[Items from a data source]
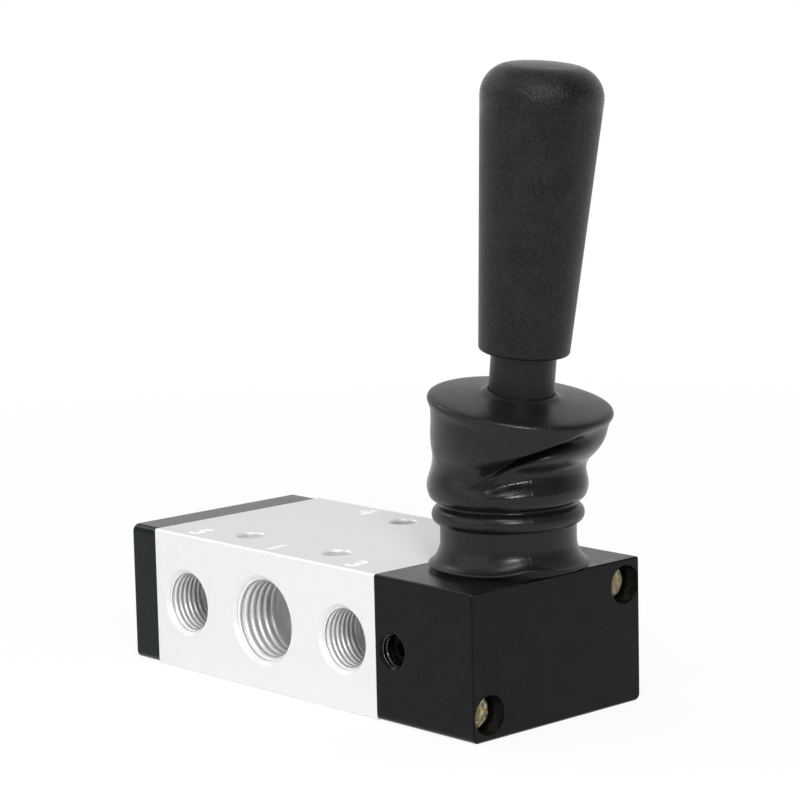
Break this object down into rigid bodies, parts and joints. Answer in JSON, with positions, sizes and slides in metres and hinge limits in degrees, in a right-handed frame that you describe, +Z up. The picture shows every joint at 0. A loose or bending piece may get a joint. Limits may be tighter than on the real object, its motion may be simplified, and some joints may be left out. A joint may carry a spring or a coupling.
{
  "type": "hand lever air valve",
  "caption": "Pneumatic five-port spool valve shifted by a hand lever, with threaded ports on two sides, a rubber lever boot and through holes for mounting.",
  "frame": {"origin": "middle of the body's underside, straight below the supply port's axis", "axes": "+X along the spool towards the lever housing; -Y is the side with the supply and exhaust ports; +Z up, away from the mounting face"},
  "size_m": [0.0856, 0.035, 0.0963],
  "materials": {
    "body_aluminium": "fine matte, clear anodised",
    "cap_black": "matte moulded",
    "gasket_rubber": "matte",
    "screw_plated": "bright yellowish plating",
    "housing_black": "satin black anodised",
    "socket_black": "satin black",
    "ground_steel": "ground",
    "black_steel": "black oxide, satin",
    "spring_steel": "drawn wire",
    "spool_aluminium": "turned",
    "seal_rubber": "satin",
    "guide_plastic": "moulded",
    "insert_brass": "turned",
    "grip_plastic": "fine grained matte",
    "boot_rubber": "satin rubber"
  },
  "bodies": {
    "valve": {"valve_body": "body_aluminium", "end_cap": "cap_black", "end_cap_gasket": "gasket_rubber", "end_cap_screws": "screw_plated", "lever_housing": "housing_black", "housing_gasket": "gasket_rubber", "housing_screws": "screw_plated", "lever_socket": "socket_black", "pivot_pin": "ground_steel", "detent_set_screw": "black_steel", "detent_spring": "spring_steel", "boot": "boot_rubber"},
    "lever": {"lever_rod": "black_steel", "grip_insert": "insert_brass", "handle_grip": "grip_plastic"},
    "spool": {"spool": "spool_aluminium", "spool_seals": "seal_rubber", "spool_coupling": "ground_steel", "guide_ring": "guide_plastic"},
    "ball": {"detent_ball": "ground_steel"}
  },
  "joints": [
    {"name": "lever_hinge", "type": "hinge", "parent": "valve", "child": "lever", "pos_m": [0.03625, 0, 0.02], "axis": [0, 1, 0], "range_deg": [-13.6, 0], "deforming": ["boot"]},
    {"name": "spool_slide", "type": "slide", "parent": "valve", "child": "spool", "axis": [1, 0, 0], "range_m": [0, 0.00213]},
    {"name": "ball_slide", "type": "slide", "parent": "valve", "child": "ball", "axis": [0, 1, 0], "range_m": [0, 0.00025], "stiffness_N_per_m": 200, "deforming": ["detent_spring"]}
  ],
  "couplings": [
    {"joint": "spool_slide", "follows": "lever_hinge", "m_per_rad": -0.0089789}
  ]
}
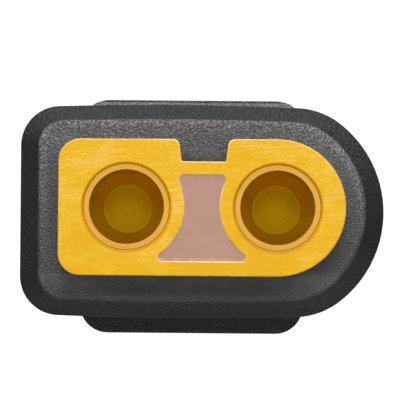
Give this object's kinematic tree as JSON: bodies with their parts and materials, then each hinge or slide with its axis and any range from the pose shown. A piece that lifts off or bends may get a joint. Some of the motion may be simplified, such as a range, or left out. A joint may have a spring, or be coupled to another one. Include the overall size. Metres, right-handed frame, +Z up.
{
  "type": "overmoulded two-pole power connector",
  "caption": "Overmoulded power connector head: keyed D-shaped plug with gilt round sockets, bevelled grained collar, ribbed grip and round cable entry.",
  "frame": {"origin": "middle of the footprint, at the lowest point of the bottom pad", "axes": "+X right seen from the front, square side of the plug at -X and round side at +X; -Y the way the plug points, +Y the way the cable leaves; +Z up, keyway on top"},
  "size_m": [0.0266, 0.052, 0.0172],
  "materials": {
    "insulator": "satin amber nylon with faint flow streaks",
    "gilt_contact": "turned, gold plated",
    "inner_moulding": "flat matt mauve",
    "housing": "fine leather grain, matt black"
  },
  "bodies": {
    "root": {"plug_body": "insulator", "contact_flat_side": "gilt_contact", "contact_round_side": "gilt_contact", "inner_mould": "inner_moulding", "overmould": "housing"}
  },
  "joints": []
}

The exercise:
Repeat the entries exactly, all of them.

Exercise response:
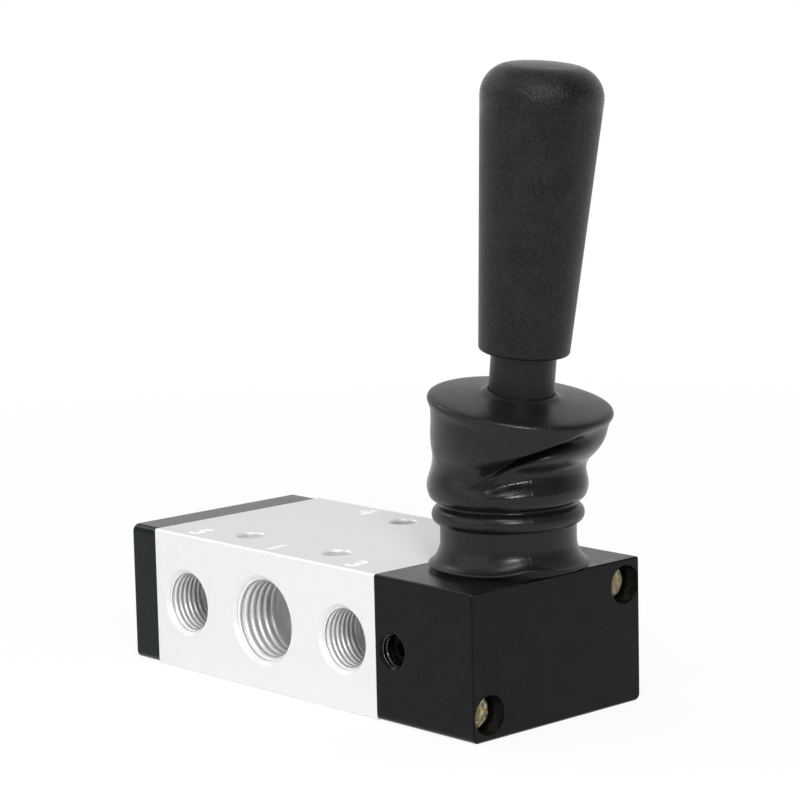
Break this object down into rigid bodies, parts and joints. Answer in JSON, with positions, sizes and slides in metres and hinge limits in degrees, in a right-handed frame that you describe, +Z up. The picture shows every joint at 0. A loose or bending piece may get a joint. Limits may be tighter than on the real object, its motion may be simplified, and some joints may be left out. A joint may carry a spring or a coupling.
{
  "type": "hand lever air valve",
  "caption": "Pneumatic five-port spool valve shifted by a hand lever, with threaded ports on two sides, a rubber lever boot and through holes for mounting.",
  "frame": {"origin": "middle of the body's underside, straight below the supply port's axis", "axes": "+X along the spool towards the lever housing; -Y is the side with the supply and exhaust ports; +Z up, away from the mounting face"},
  "size_m": [0.0856, 0.035, 0.0963],
  "materials": {
    "body_aluminium": "fine matte, clear anodised",
    "cap_black": "matte moulded",
    "gasket_rubber": "matte",
    "screw_plated": "bright yellowish plating",
    "housing_black": "satin black anodised",
    "socket_black": "satin black",
    "ground_steel": "ground",
    "black_steel": "black oxide, satin",
    "spring_steel": "drawn wire",
    "spool_aluminium": "turned",
    "seal_rubber": "satin",
    "guide_plastic": "moulded",
    "insert_brass": "turned",
    "grip_plastic": "fine grained matte",
    "boot_rubber": "satin rubber"
  },
  "bodies": {
    "valve": {"valve_body": "body_aluminium", "end_cap": "cap_black", "end_cap_gasket": "gasket_rubber", "end_cap_screws": "screw_plated", "lever_housing": "housing_black", "housing_gasket": "gasket_rubber", "housing_screws": "screw_plated", "lever_socket": "socket_black", "pivot_pin": "ground_steel", "detent_set_screw": "black_steel", "detent_spring": "spring_steel", "boot": "boot_rubber"},
    "lever": {"lever_rod": "black_steel", "grip_insert": "insert_brass", "handle_grip": "grip_plastic"},
    "spool": {"spool": "spool_aluminium", "spool_seals": "seal_rubber", "spool_coupling": "ground_steel", "guide_ring": "guide_plastic"},
    "ball": {"detent_ball": "ground_steel"}
  },
  "joints": [
    {"name": "lever_hinge", "type": "hinge", "parent": "valve", "child": "lever", "pos_m": [0.03625, 0, 0.02], "axis": [0, 1, 0], "range_deg": [-13.6, 0], "deforming": ["boot"]},
    {"name": "spool_slide", "type": "slide", "parent": "valve", "child": "spool", "axis": [1, 0, 0], "range_m": [0, 0.00213]},
    {"name": "ball_slide", "type": "slide", "parent": "valve", "child": "ball", "axis": [0, 1, 0], "range_m": [0, 0.00025], "stiffness_N_per_m": 200, "deforming": ["detent_spring"]}
  ],
  "couplings": [
    {"joint": "spool_slide", "follows": "lever_hinge", "m_per_rad": -0.0089789}
  ]
}
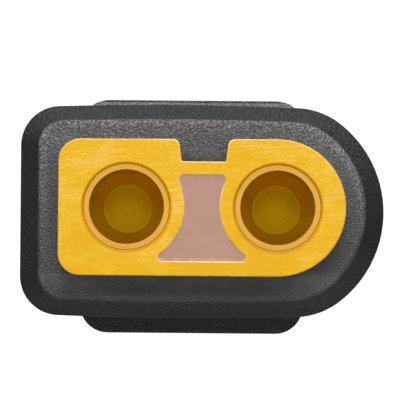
Give this object's kinematic tree as JSON: bodies with their parts and materials, then each hinge or slide with its axis and any range from the pose shown. A piece that lifts off or bends may get a joint. Some of the motion may be simplified, such as a range, or left out. A joint may have a spring, or be coupled to another one. Include the overall size. Metres, right-handed frame, +Z up.
{
  "type": "overmoulded two-pole power connector",
  "caption": "Overmoulded power connector head: keyed D-shaped plug with gilt round sockets, bevelled grained collar, ribbed grip and round cable entry.",
  "frame": {"origin": "middle of the footprint, at the lowest point of the bottom pad", "axes": "+X right seen from the front, square side of the plug at -X and round side at +X; -Y the way the plug points, +Y the way the cable leaves; +Z up, keyway on top"},
  "size_m": [0.0266, 0.052, 0.0172],
  "materials": {
    "insulator": "satin amber nylon with faint flow streaks",
    "gilt_contact": "turned, gold plated",
    "inner_moulding": "flat matt mauve",
    "housing": "fine leather grain, matt black"
  },
  "bodies": {
    "root": {"plug_body": "insulator", "contact_flat_side": "gilt_contact", "contact_round_side": "gilt_contact", "inner_mould": "inner_moulding", "overmould": "housing"}
  },
  "joints": []
}